Marcel Salikhov, President of the Institute gave an interview to the Institute for Fuel and Energy Complex’s Technologies Development about the prospective development of the world energy and oil market.
In September, oil prices for the first time since April showed a decrease by the end of the month. From levels above $ 45 per barrel of Brent, they rolled back to the range of $ 39- $ 41. At the same time, the market stopped perceiving OPEC / OPEC ++ signals, news about shale oil production in the United States. Even the message about Donald Trump's recovery from the coronavirus was accounted within one day. The Institute for Fuel and Energy Complex’s Technologies Development conducted a survey of experts to find out, how they estimate the oil market in the short and long term.
“It seems to me, that decarbonisation is a long-term focus, and many energy companies will gradually take this factor into account in their long-term strategies”, noted Marsel Salikhov, member of the Expert Council of the Institute for Fuel and Energy Complex’s Technologies Development.
- What is your forecast for the barrel price at the end of 2020?
Our baseline scenario at the end of 2020 is $ 45 per barrel for Brent crude. The main current uncertainties are the strength and spread of the second wave of coronavirus, the presidential elections in the United States, certain specific factors of the oil market (introduction of new US sanctions, sustainability of the recovery in Libya, discipline of the OPEC+ deal participants). Any combination of these factors may lead to enough strong decline in prices, however, continuing decline in oil reserves testifies in favor of the optimistic scenario. Production growth in non-OPEC countries, primarily Brazil, Canada and the United States, remains quite modest. Therefore, we believe that in Q4 there will be a slight increase in oil prices.

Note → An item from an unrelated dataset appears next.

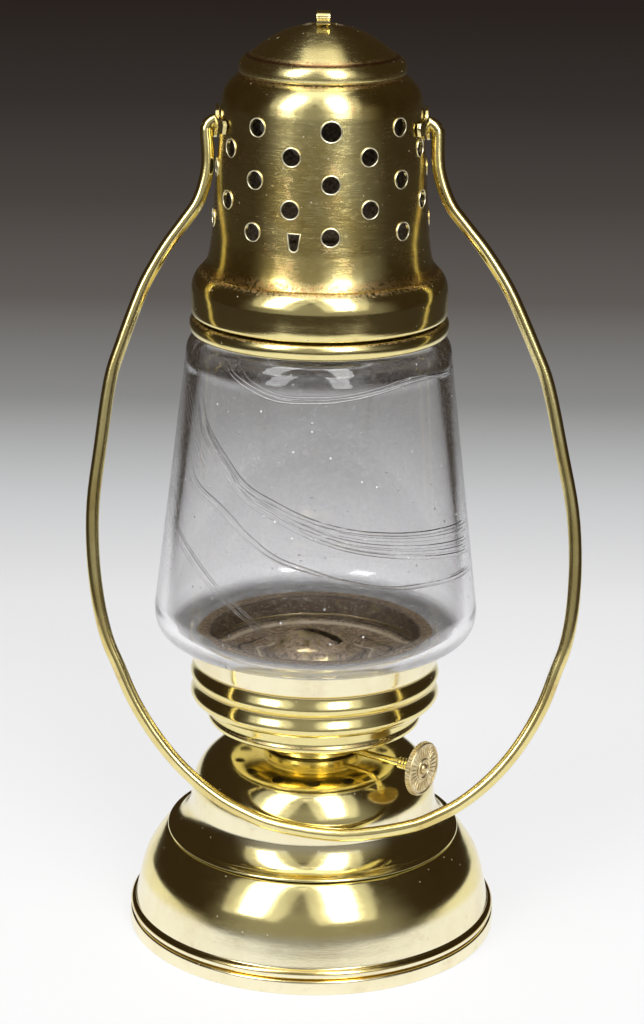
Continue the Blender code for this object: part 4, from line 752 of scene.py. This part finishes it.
def makeWinder():
    s = winderShape
    along = Vector(s["along"]).normalized()
    start = Vector(s["start"]) * mm
    turn = Matrix.Translation(start) @ along.to_track_quat("Z", "Y").to_matrix().to_4x4()
    bossEnd = s["reach"] - wheelFace["Wheel thickness"] / mm / 2 - 0.1
    line = [(0, bossEnd + 0.4), (s["shaft"], bossEnd + 0.4), (s["shaft"], bossEnd)]
    step = s["bossLength"] / s["bossRibs"]
    for k in range(s["bossRibs"]):
        top = bossEnd - k * step
        line += [(s["boss"] - 0.25, top), (s["boss"], top - step * 0.3), (s["boss"], top - step * 0.7),
                 (s["boss"] - 0.25, top - step)]
    line += [(s["shaft"], bossEnd - s["bossLength"] - 0.1), (s["shaft"], s["inner"]), (0, s["inner"])]
    shaftMesh = latheMesh("winderShaft", inMetres(line), 40, False)
    shaftMesh.transform(turn)
    shaft = newPiece("winderShaft", shaftMesh)
    shaftMesh.set_sharp_from_angle(angle=radians(38))
    settle(shaft, "winder", "polished_brass", brassMaterial("shaftBrass", roughness=0.2, brushing=0.2, tarnish=0.5),
           "winder_shaft")
    material = wheelMaterial()
    wheel = newPiece("thumbwheelFace", bpy.data.meshes.new("thumbwheelFace"))
    applyTree(wheel, thumbwheelTree(material), wheelFace)
    wheel.data.transform(turn @ Matrix.Translation((0, 0, s["reach"] * mm)))
    settle(wheel, "winder", "polished_brass", material, "thumbwheel", "thumbwheel_hub")


makeWinder()
print("winder made")


# Globe: tapered clear glass with cords and seeds, held in brass

globeShape = {"shoulder": (21.6, 120.3, 25.2, 116.0), "corner": (22.2, 59.8, 31.2, 66.2), "top": 122.6,
              "bottom": 57.2, "wall": 2.4, "neckWall": 2.2, "floor": 0.9,
              "ledge": {"steepest": 0.3, "radius": 22.6, "height": 61.6, "neck": 20.4}}


def quarter(inner, outer, upward, power=2.0, steps=14):
    # superellipse from (inner, far end) round to (outer, near end)
    out = []
    for k in range(steps + 1):
        t = pi / 2 * k / steps
        share, rise = sin(t) ** (2 / power), cos(t) ** (2 / power)
        out.append((inner[0] + (outer[0] - inner[0]) * share, outer[1] + (inner[1] - outer[1]) * rise))
    return out


def makeGlassMaterial():
    material, tree, shader, place = newMaterial("clearGlass")
    parts = put(tree, "ShaderNodeSeparateXYZ", {0: place})
    x, y, z = parts.outputs[0], parts.outputs[1], parts.outputs[2]
    # round share: 0.5 at the front, 0 and 1 at the back
    around = calc(tree, "ADD", calc(tree, "DIVIDE", calc(tree, "ARCTAN2", x, calc(tree, "MULTIPLY", y, -1.0)),
                                    2 * pi), 0.5)
    drift = calc(tree, "MULTIPLY", calc(tree, "SUBTRACT", grain(tree, place, 60.0, 2.0), 0.5), 0.4 * mm)
    level = calc(tree, "ADD", z, drift)
    cords = 0.0
    for points, lines in glassCords:
        curve = put(tree, "ShaderNodeFloatCurve", {"Value": around})
        path = curve.mapping.curves[0].points
        path[0].location, path[1].location = (0, cordShare(points[0][1])), (1, cordShare(points[-1][1]))
        for turn, height in points:
            path.new(0.5 + turn / 360, cordShare(height))
        curve.mapping.update()
        middle = calc(tree, "ADD", calc(tree, "MULTIPLY", curve.outputs[0], (cordTop - cordFoot) * mm),
                      cordFoot * mm)
        first, last = 0.5 + points[0][0] / 360, 0.5 + points[-1][0] / 360
        within = calc(tree, "MULTIPLY", fade(tree, around, first, first + 0.03),
                      fade(tree, around, last - 0.03, last, 1.0, 0.0))
        for offset, spread, width, strength in lines:
            fan = calc(tree, "ADD", calc(tree, "MULTIPLY", calc(tree, "SUBTRACT", around, first), spread * mm),
                       offset * mm)
            away = calc(tree, "ABSOLUTE", calc(tree, "SUBTRACT", level, calc(tree, "ADD", middle, fan)))
            line = calc(tree, "MULTIPLY", fade(tree, away, 0.0, width * mm, strength, 0.0), within)
            cords = calc(tree, "MAXIMUM", cords, line)
    streaky = grain(tree, stretched(tree, place, 1.0, 1.0, 3.0), 160.0, 3.0, 0.6, 0.6)
    cords = calc(tree, "MULTIPLY", cords, fade(tree, streaky, 0.3, 0.55, 0.35, 1.0))
    wobble = put(tree, "ShaderNodeBump", {"Height": grain(tree, place, 42.0, 2.0), "Distance": 0.5 * mm,
                                         "Strength": 0.14})
    seeds = put(tree, "ShaderNodeTexVoronoi", {"Vector": place, "Scale": 330.0})
    chance = put(tree, "ShaderNodeSeparateXYZ", {0: seeds.outputs["Color"]}).outputs[0]
    seedDots = calc(tree, "MULTIPLY", fade(tree, seeds.outputs["Distance"], 0.03, 0.09, 1.0, 0.0),
                    calc(tree, "GREATER_THAN", chance, 0.4))
    scratches = grain(tree, stretched(tree, place, 1.0, 1.0, 0.15), 700.0, 3.0, 0.7, 2.0)
    fine = put(tree, "ShaderNodeBump", {"Height": calc(tree, "ADD", seedDots, calc(tree, "MULTIPLY", scratches, 0.1)),
                                       "Distance": 0.10 * mm, "Strength": 0.5, "Normal": wobble.outputs[0]})
    streaks = put(tree, "ShaderNodeBump", {"Height": cords, "Distance": 0.12 * mm, "Strength": 0.8,
                                          "Normal": fine.outputs[0]})
    tree.links.new(streaks.outputs[0], shader.inputs["Normal"])
    edge = put(tree, "ShaderNodeLayerWeight", {"Blend": 0.25}).outputs["Facing"]
    colour = blendColour(tree, fade(tree, grain(tree, place, 25.0, 2.0), 0.3, 0.7), (0.97, 0.966, 0.974),
                         (0.985, 0.982, 0.988))
    # darker purple-brown where the glass is seen edge-on: a tint for the longer path through it and painted shade at
    # the edges
    colour = blendColour(tree, fade(tree, edge, 0.35, 1.0, 0.0, 0.9), colour, (0.60, 0.51, 0.57))
    # the cords are painted darker too: painted shade along them
    colour = blendColour(tree, calc(tree, "MULTIPLY", cords, 0.22), colour, (0.42, 0.39, 0.42))
    tree.links.new(colour, shader.inputs["Base Color"])
    tree.links.new(calc(tree, "ADD", 0.004, calc(tree, "MULTIPLY", cords, 0.1)), shader.inputs["Roughness"])
    shader.inputs["IOR"].default_value = 1.5
    # the lip just over the collar is clouded whitish: painted light for the lit plaster seen through the glass there
    lip = calc(tree, "MULTIPLY", fade(tree, z, 59.8 * mm, 62.2 * mm, 0.85, 0.0),
               fade(tree, grain(tree, place, 180.0, 4.0, 0.6), 0.3, 0.6, 0.6, 1.0))
    # a thin film of dust lies on the glass over the deck's level
    film = calc(tree, "MULTIPLY", fade(tree, grain(tree, place, 1500.0, 4.0, 0.75), 0.45, 0.7, 0.0, 0.1),
                fade(tree, z, 70.0 * mm, 84.0 * mm))
    cloudy = calc(tree, "MAXIMUM", calc(tree, "MAXIMUM", lip, film), calc(tree, "MULTIPLY", seedDots, 0.7))
    tree.links.new(calc(tree, "SUBTRACT", 1.0, cloudy), shader.inputs["Transmission Weight"])
    return material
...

- Whether do you have the impression that the potential of the OPEC ++ deal is exhausted, the agreements of which are being observed ever worse?
Over time, the discipline of meeting the terms of production cuts gradually decreases - this is a natural process. As oil prices remain at relatively comfortable levels, many participants begin to think that some excess of production over the agreed levels does not pose a particular threat. The problem for the OPEC + deal is that there are no institutional mechanisms for monitoring the implementation of the agreement. The OPEC + Monitoring Committee is trying to formulate an implementation mechanism. It consists in the fact that the participating countries undertake to "compensate" for the excess of the production level over the agreed level in the following months. Thus, the participants undertake to guarantee a certain long-term level of oil supply to the world market, even with possible monthly fluctuations. However, the effectiveness of this mechanism will be obviouse in time.
- Lately, there have been many forecasts about approaching the end of the oil world. BP claims that the consumption peak already was passed in 2019. Total has appointed it for 2030. Which of them is closer to the truth and how is the world ready to abandon oil?
Marcel Salikhov: Indeed, the BP's rather radical forecast is widely discussed. Many large oil and gas companies, especially European ones, have announced that they are planning to change their investment strategies quite dramatically in favor of developing low-carb businesses. American companies are more likely to plan that the international climate agenda can be softened, therefore they are not planning a radical change in strategy. However, for American companies, a lot will depend on who wins the election - Trump or Biden. A victory for Biden, who has set the climate and environmental agenda as his priorities, could mean a rather significant deterioration in conditions for oil and gas companies.
It seems to me, that the focus on decarbonisation is long-term, and many energy companies will gradually take this factor into account in their long-term strategies. Pressure from investors, state and society will also affect. However, this applies to developed countries to a greater extent. There is great potential for oil demand growth in developing countries. Therefore, BP's forecast that demand peaked last year is too radical. In this comparison, the position indicated in the Total’s forecast is closer to me.